US DOJ Moves to Insert Itself in Automotive Antitrust Lawsuit

  • May 24, 2020
  • Category: Patent Litigation Feature
    Market Sector: Automotive

In May 2019, Continental Automotive Systems, characterizing itself as “a leading provider of cutting-edge automotive components” and a willing licensee, filed suit in the Northern District of California against patent pool administrator Avanci LLC and several of the patent owners participating in its licensing program: Conversant Wireless Licensing, S.à.r.l. (f/k/a Core Wireless Licensing S.a.r.l.), Nokia, Brevet Capital (Optis Wireless Technology, LLC, Optis Cellular Technology LLC), and Sharp (5:19-cv-02520).
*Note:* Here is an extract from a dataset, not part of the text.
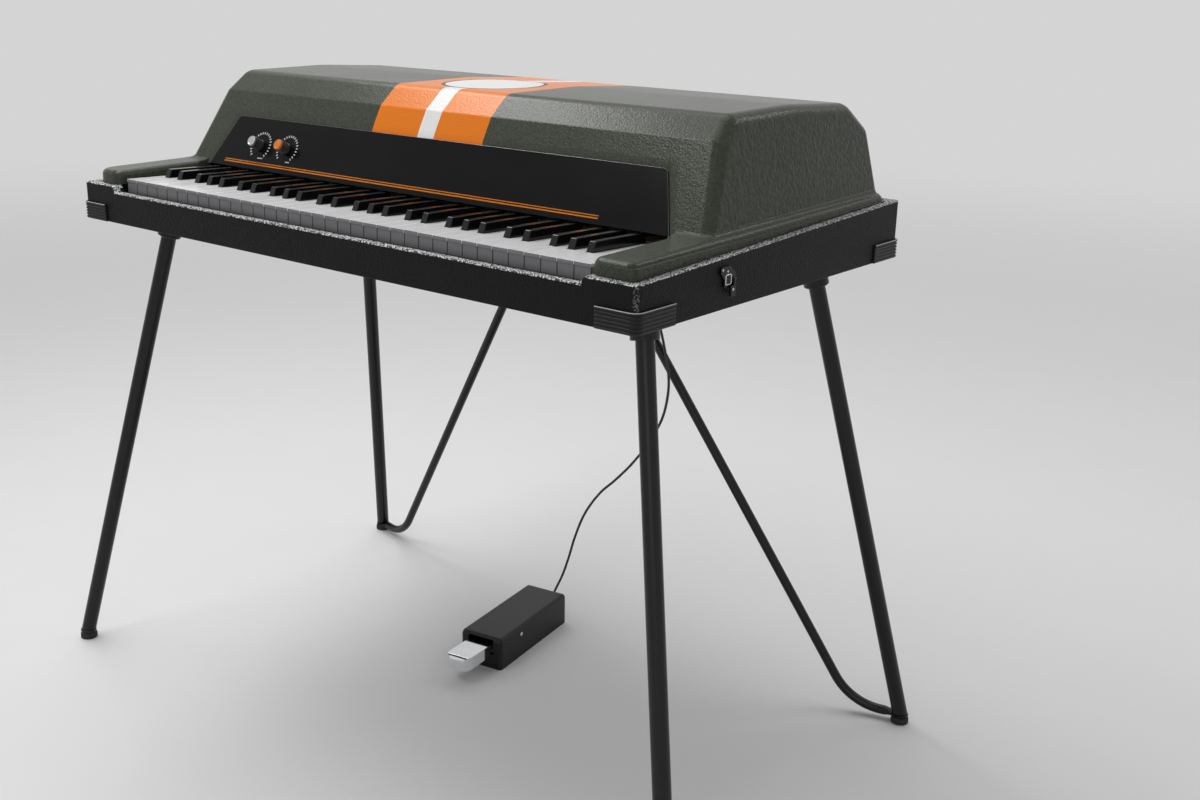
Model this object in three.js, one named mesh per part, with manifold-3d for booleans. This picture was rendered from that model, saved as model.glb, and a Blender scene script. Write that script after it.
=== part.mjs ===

Continental pleads antitrust violations of both Sections 1 and 2 of the Sherman Act, also asking the court for, among other things, a declaratory judgment that it is entitled to a license to certain 2G, 3G, and 4G standard essential patents (SEPs), held by the defendants, on fair, reasonable, and nondiscriminatory (FRAND) terms. While a motion to dismiss remained pending, the California court transferred the case to the Northern District of Texas, after which the US Department of Justice (DOJ) suddenly, in February 2020, moved for leave to file a statement of interest—a method that the DOJ has increasingly utilized to add its voice to the SEP antitrust debate.